I’ve found being a good witness is essential to becoming an effective and accurate psychic. Being a psychic, I realized, is also being a messenger, even if I was only planning on delivering the message to my self. After I became aware of how I best receive messages, the next step was to record the information I was receiving. I needed to pay attention to the details, as everything that is received has a meaning. Colors, sounds, words and sensations, etc. all have their own part to play in the overall meaning of the message. I learned it is not a good idea to analyze while witnessing, as I would miss some important details. An objective observer is what I determined I needed to be.
Once I received and recorded the data, interpreting it was the next step. Most times I’ve found that the communication I received was in a “language” that has pulled from and built upon my previous experiences in life. What does the sinking feeling in the pit of my stomach mean? For me, it could mean “don’t go there”, “something is wrong” or “you’ll regret it”. Sometimes meanings have become clear to me only after I didn’t “listen” and learned the hard way. Accepting, loving and forgiving myself have been helpful in putting me in a place to understand the meanings of messages that may not be easy to “hear”, but lovingly guide me on the right path. Openness allows me to receive messages that reveal new possibilities or adventure that I wouldn’t have considered otherwise.

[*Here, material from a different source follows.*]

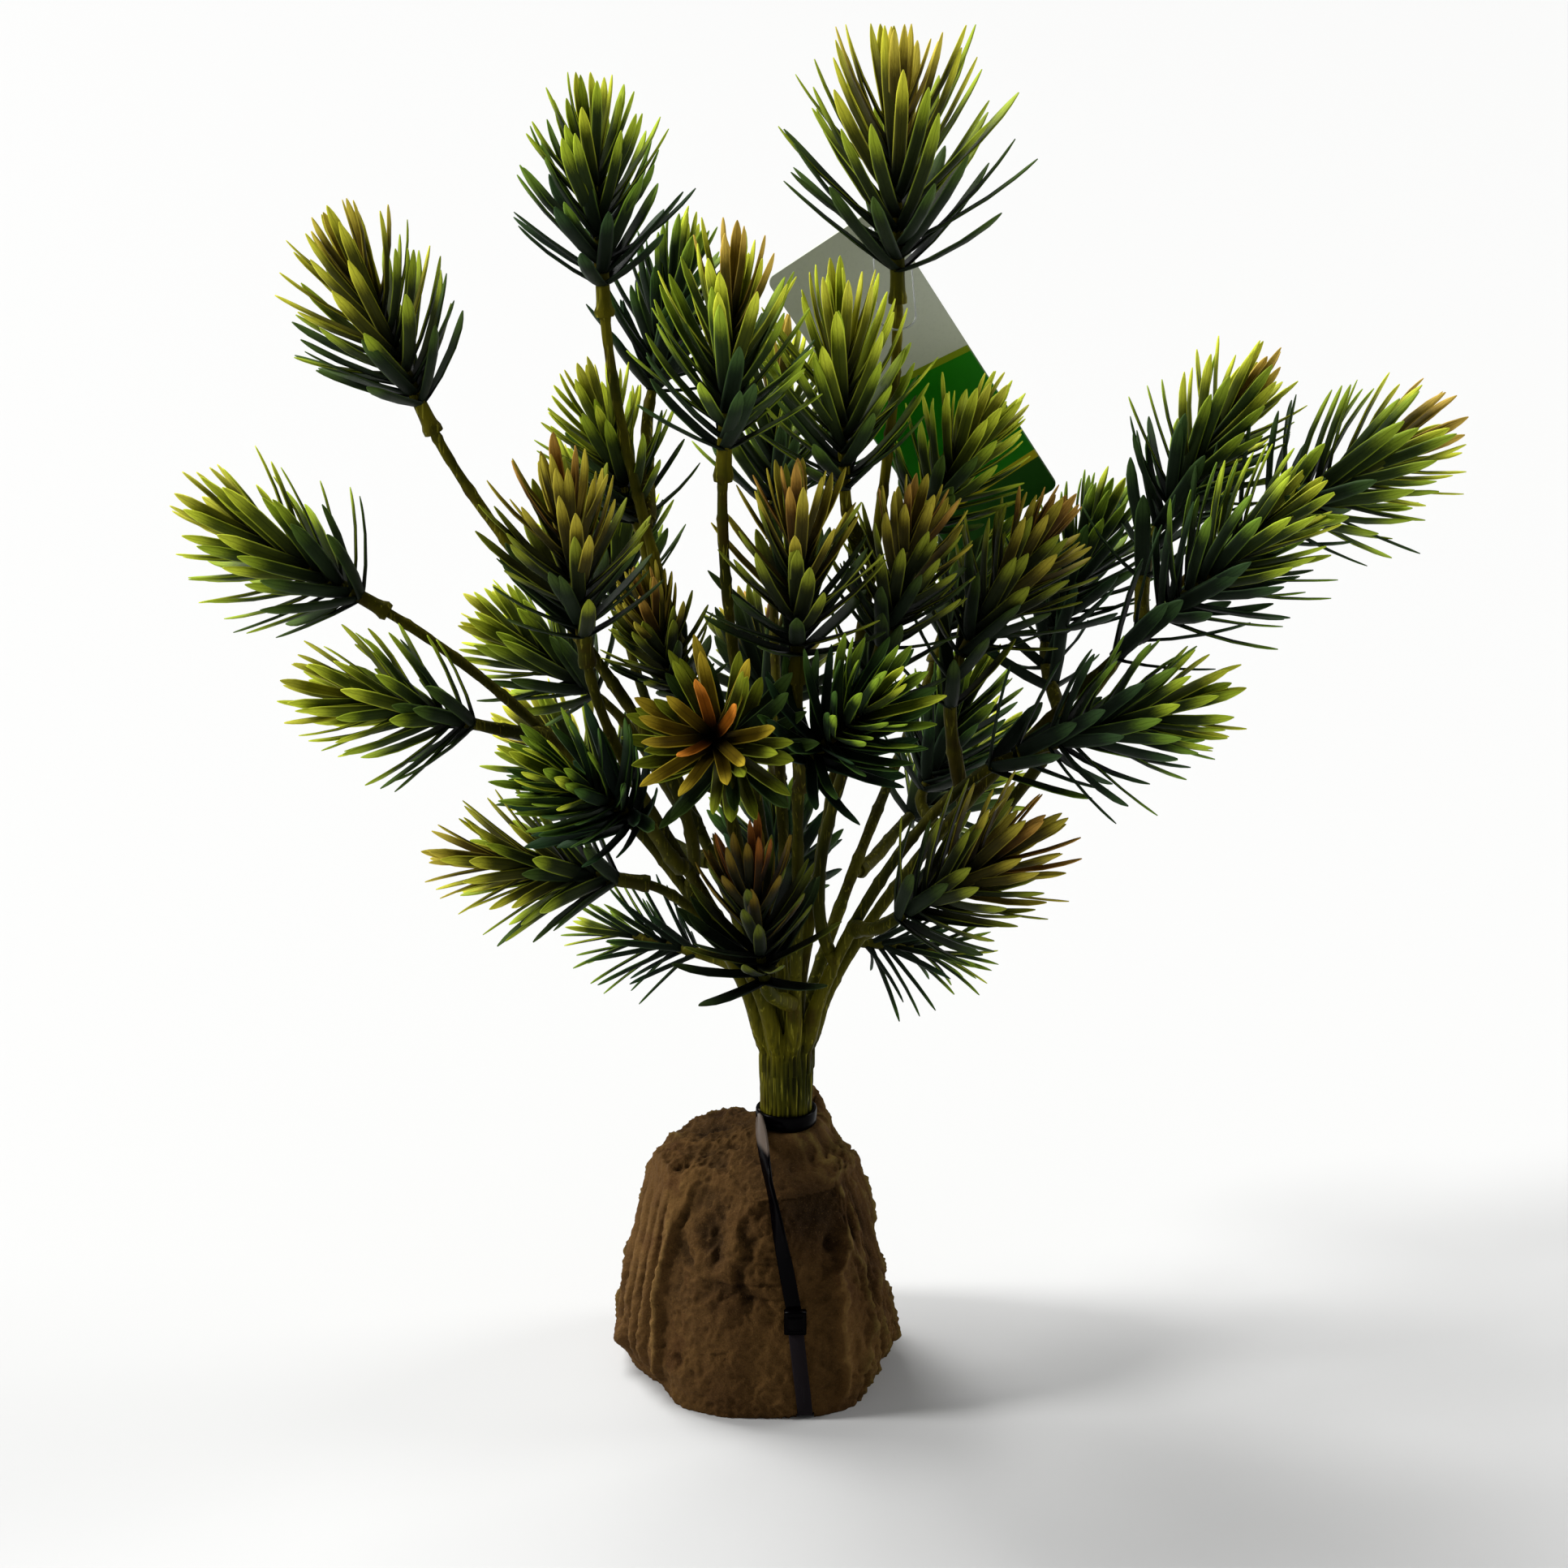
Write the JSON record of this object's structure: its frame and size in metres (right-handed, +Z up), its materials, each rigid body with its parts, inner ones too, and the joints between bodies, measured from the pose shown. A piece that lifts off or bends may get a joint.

A key step of this process, I’ve discovered, is to share my messages with others. When sharing, I was consciously saying to myself, “I trust this message, what I witnessed and what I interpreted to be the truth for the highest good.” The more I shared, the more I trusted. The more I trusted, the easier it became to believe and the easier it became to be aware and to be a good witness and interpreter. Each time I completed a cycle through belief, awareness, witnessing, interpreting and sharing, the more comfortable I became with the process. Practice is making it second nature.
The nature of psychic abilities demands that you throw out the limiting mantra, “I’ll believe it when I see it.” Instead choose, “I see it because I believe it.”